Supplied information -
★ ★ ★ ★ ★
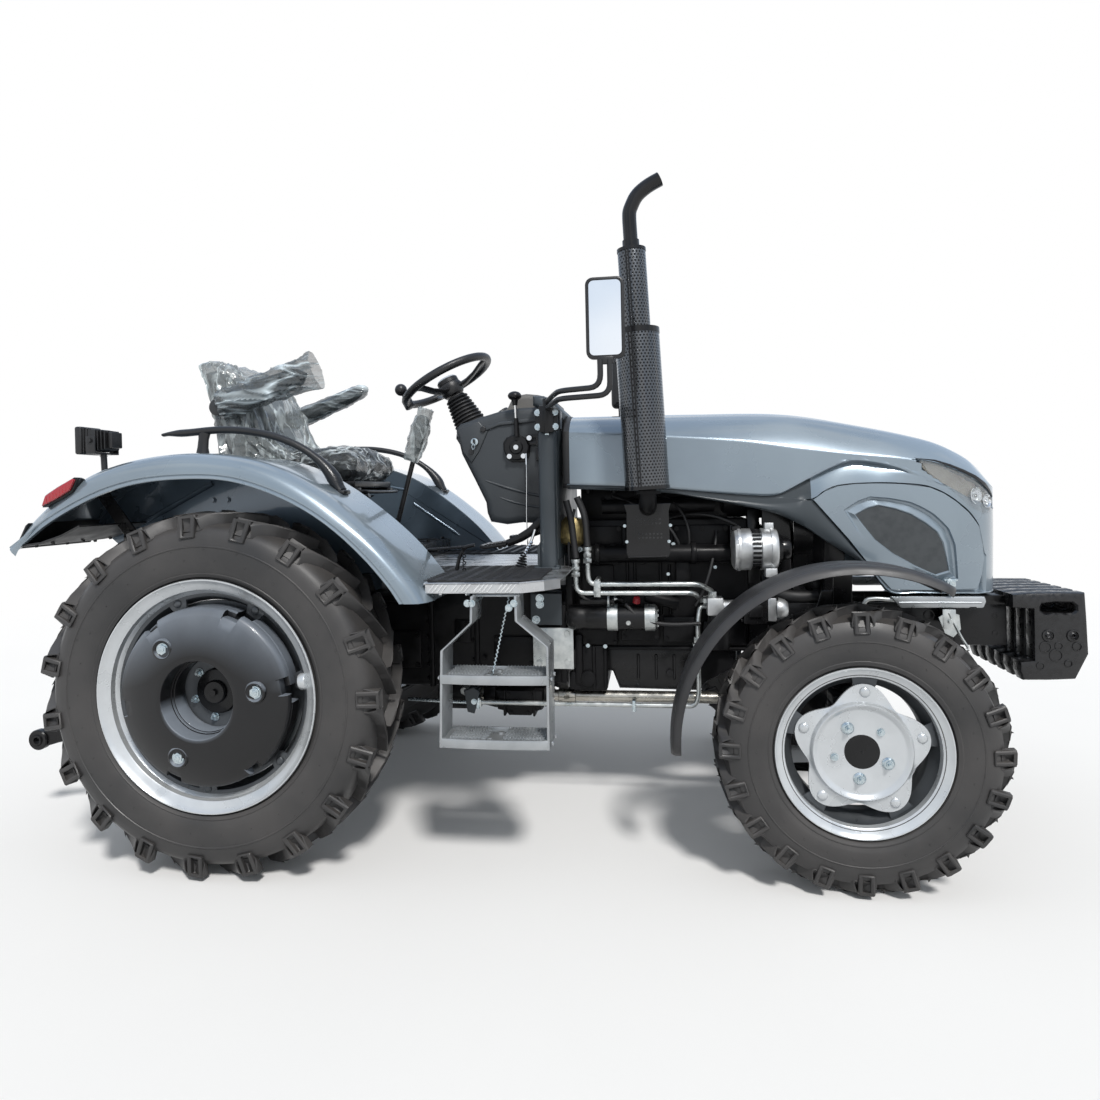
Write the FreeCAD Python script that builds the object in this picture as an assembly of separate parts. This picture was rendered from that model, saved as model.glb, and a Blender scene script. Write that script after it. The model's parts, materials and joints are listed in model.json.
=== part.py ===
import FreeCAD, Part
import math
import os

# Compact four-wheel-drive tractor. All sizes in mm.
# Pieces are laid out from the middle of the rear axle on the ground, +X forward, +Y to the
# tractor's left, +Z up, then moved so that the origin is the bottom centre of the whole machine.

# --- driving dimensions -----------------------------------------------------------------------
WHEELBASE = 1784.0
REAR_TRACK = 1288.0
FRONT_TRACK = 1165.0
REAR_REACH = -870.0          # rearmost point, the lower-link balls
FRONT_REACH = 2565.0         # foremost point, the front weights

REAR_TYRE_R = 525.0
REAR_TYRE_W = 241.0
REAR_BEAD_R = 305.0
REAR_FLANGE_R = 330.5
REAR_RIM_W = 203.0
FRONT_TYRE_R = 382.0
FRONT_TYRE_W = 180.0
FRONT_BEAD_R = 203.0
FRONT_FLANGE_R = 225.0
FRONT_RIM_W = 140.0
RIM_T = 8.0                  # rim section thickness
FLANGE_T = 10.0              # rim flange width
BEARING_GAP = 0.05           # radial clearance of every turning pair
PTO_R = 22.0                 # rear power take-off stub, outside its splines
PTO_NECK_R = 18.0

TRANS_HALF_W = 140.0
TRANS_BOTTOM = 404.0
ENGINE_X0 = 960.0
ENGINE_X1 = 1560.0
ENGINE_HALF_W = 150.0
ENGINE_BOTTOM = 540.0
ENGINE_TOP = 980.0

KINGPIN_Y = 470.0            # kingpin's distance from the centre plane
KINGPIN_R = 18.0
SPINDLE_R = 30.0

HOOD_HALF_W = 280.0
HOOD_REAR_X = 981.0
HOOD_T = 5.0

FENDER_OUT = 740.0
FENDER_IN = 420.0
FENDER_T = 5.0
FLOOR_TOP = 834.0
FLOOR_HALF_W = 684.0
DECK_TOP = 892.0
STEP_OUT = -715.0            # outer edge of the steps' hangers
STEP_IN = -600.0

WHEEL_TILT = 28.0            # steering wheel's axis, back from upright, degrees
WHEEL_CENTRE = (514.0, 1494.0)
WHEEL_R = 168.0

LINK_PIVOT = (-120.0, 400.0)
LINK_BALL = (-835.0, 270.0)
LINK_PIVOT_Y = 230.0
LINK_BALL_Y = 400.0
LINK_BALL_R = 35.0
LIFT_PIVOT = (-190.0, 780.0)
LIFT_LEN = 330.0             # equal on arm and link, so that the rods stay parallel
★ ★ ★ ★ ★
Exercise description - Return every line of the material exactly.

Written response -
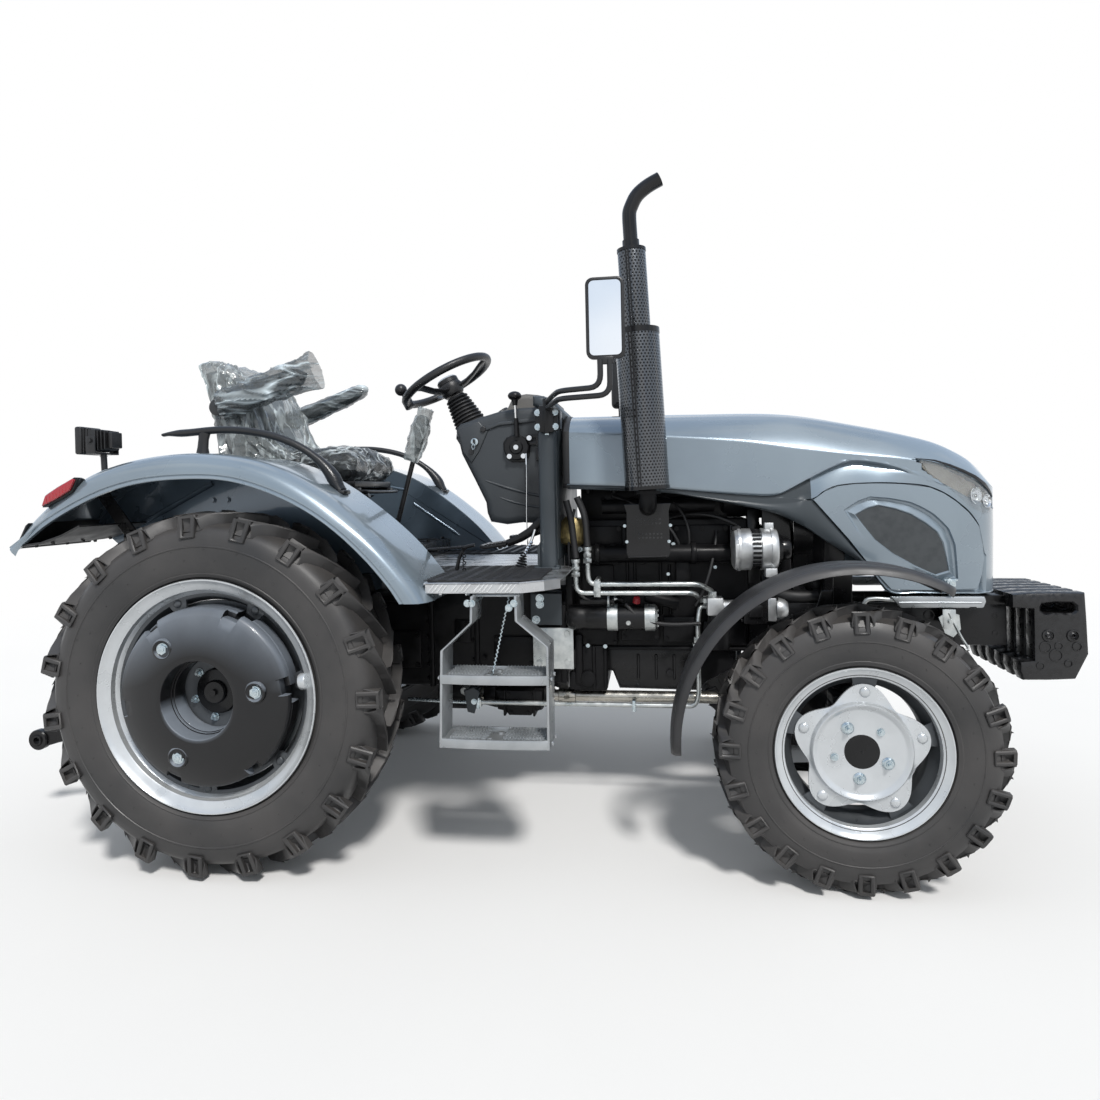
Write the FreeCAD Python script that builds the object in this picture as an assembly of separate parts. This picture was rendered from that model, saved as model.glb, and a Blender scene script. Write that script after it. The model's parts, materials and joints are listed in model.json.
=== part.py ===
import FreeCAD, Part
import math
import os

# Compact four-wheel-drive tractor. All sizes in mm.
# Pieces are laid out from the middle of the rear axle on the ground, +X forward, +Y to the
# tractor's left, +Z up, then moved so that the origin is the bottom centre of the whole machine.

# --- driving dimensions -----------------------------------------------------------------------
WHEELBASE = 1784.0
REAR_TRACK = 1288.0
FRONT_TRACK = 1165.0
REAR_REACH = -870.0          # rearmost point, the lower-link balls
FRONT_REACH = 2565.0         # foremost point, the front weights

REAR_TYRE_R = 525.0
REAR_TYRE_W = 241.0
REAR_BEAD_R = 305.0
REAR_FLANGE_R = 330.5
REAR_RIM_W = 203.0
FRONT_TYRE_R = 382.0
FRONT_TYRE_W = 180.0
FRONT_BEAD_R = 203.0
FRONT_FLANGE_R = 225.0
FRONT_RIM_W = 140.0
RIM_T = 8.0                  # rim section thickness
FLANGE_T = 10.0              # rim flange width
BEARING_GAP = 0.05           # radial clearance of every turning pair
PTO_R = 22.0                 # rear power take-off stub, outside its splines
PTO_NECK_R = 18.0

TRANS_HALF_W = 140.0
TRANS_BOTTOM = 404.0
ENGINE_X0 = 960.0
ENGINE_X1 = 1560.0
ENGINE_HALF_W = 150.0
ENGINE_BOTTOM = 540.0
ENGINE_TOP = 980.0

KINGPIN_Y = 470.0            # kingpin's distance from the centre plane
KINGPIN_R = 18.0
SPINDLE_R = 30.0

HOOD_HALF_W = 280.0
HOOD_REAR_X = 981.0
HOOD_T = 5.0

FENDER_OUT = 740.0
FENDER_IN = 420.0
FENDER_T = 5.0
FLOOR_TOP = 834.0
FLOOR_HALF_W = 684.0
DECK_TOP = 892.0
STEP_OUT = -715.0            # outer edge of the steps' hangers
STEP_IN = -600.0

WHEEL_TILT = 28.0            # steering wheel's axis, back from upright, degrees
WHEEL_CENTRE = (514.0, 1494.0)
WHEEL_R = 168.0

LINK_PIVOT = (-120.0, 400.0)
LINK_BALL = (-835.0, 270.0)
LINK_PIVOT_Y = 230.0
LINK_BALL_Y = 400.0
LINK_BALL_R = 35.0
LIFT_PIVOT = (-190.0, 780.0)
LIFT_LEN = 330.0             # equal on arm and link, so that the rods stay parallel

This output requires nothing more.